** start Input **
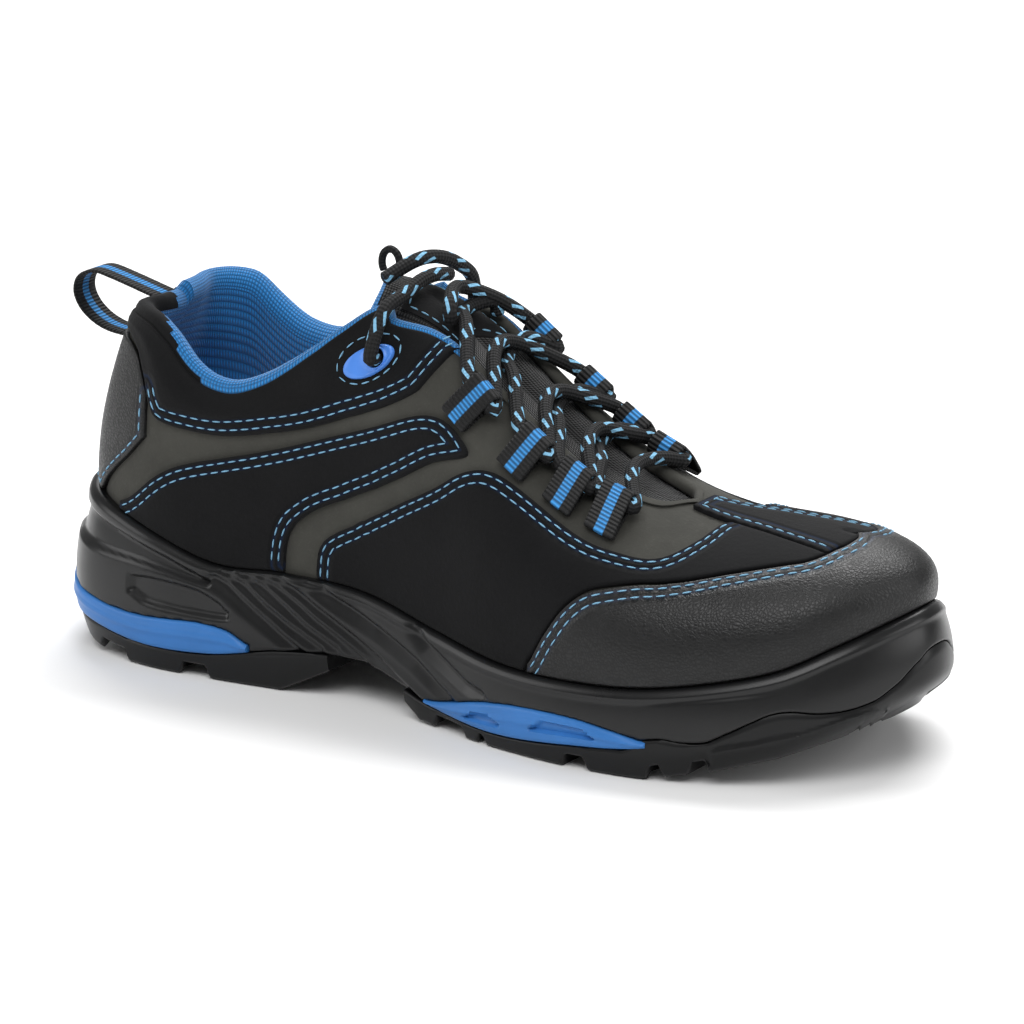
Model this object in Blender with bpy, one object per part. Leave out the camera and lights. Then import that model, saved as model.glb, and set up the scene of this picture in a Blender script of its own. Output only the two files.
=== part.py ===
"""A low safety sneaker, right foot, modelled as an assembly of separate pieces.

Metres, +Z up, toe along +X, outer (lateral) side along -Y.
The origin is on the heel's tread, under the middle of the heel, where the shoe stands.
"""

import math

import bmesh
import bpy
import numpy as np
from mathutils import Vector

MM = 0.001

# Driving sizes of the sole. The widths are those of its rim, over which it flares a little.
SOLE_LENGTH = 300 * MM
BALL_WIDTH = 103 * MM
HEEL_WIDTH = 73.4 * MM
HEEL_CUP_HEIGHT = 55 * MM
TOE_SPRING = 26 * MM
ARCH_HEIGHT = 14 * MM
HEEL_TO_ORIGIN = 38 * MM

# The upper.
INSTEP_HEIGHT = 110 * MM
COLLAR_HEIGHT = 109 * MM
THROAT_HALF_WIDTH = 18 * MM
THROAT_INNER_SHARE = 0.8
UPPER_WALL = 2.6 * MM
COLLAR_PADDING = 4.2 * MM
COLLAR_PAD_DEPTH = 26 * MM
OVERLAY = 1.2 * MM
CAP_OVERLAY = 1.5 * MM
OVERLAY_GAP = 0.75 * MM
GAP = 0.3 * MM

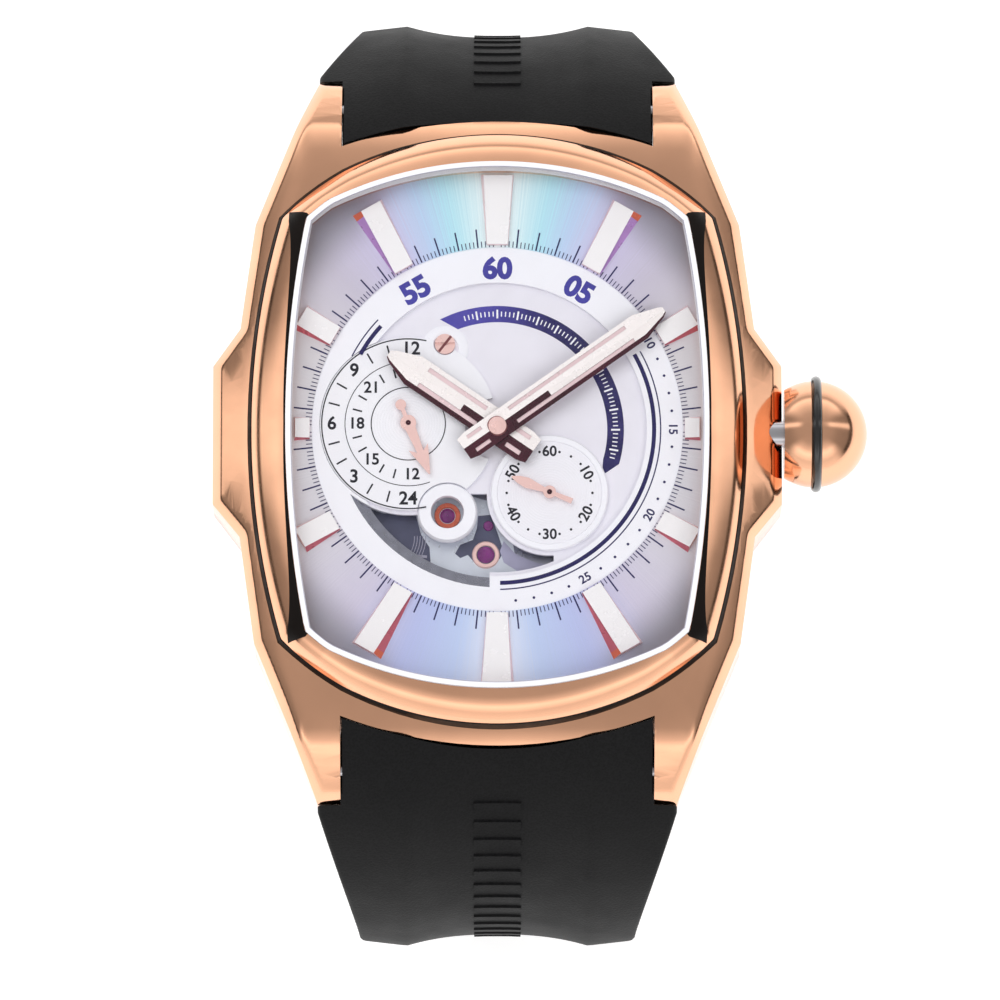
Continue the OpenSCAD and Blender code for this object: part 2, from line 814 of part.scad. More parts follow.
** end Input **
#### Instruction:
Reproduce all of the records exactly.

#### Exercise solution:
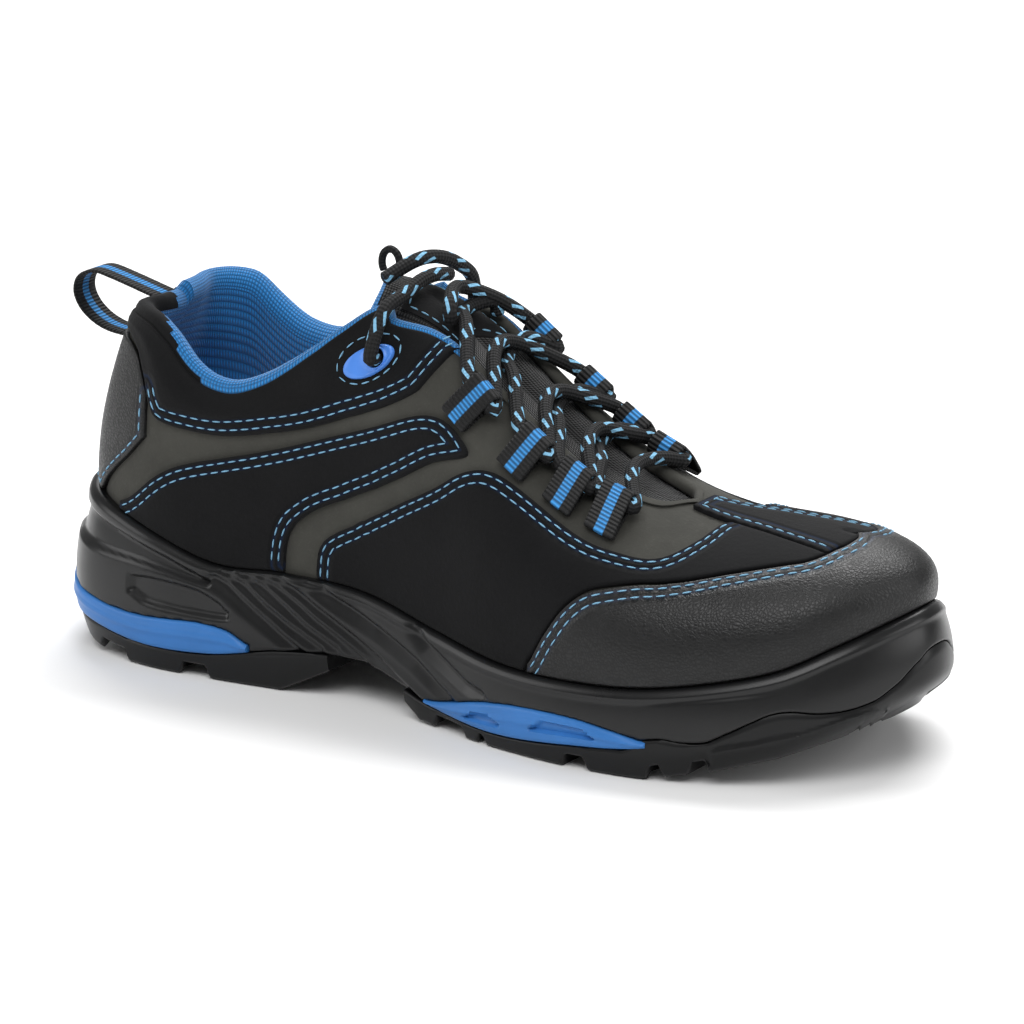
Model this object in Blender with bpy, one object per part. Leave out the camera and lights. Then import that model, saved as model.glb, and set up the scene of this picture in a Blender script of its own. Output only the two files.
=== part.py ===
"""A low safety sneaker, right foot, modelled as an assembly of separate pieces.

Metres, +Z up, toe along +X, outer (lateral) side along -Y.
The origin is on the heel's tread, under the middle of the heel, where the shoe stands.
"""

import math

import bmesh
import bpy
import numpy as np
from mathutils import Vector

MM = 0.001

# Driving sizes of the sole. The widths are those of its rim, over which it flares a little.
SOLE_LENGTH = 300 * MM
BALL_WIDTH = 103 * MM
HEEL_WIDTH = 73.4 * MM
HEEL_CUP_HEIGHT = 55 * MM
TOE_SPRING = 26 * MM
ARCH_HEIGHT = 14 * MM
HEEL_TO_ORIGIN = 38 * MM

# The upper.
INSTEP_HEIGHT = 110 * MM
COLLAR_HEIGHT = 109 * MM
THROAT_HALF_WIDTH = 18 * MM
THROAT_INNER_SHARE = 0.8
UPPER_WALL = 2.6 * MM
COLLAR_PADDING = 4.2 * MM
COLLAR_PAD_DEPTH = 26 * MM
OVERLAY = 1.2 * MM
CAP_OVERLAY = 1.5 * MM
OVERLAY_GAP = 0.75 * MM
GAP = 0.3 * MM

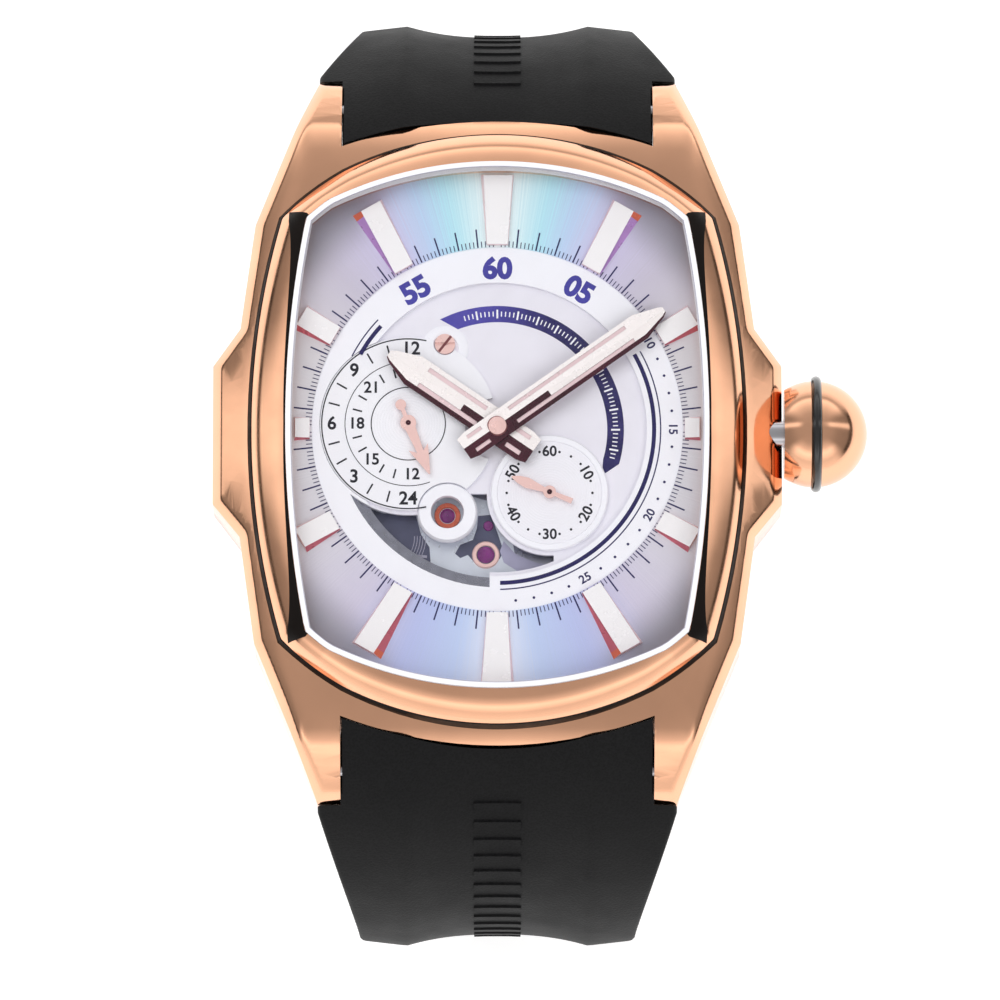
Continue the OpenSCAD and Blender code for this object: part 2, from line 814 of part.scad. More parts follow.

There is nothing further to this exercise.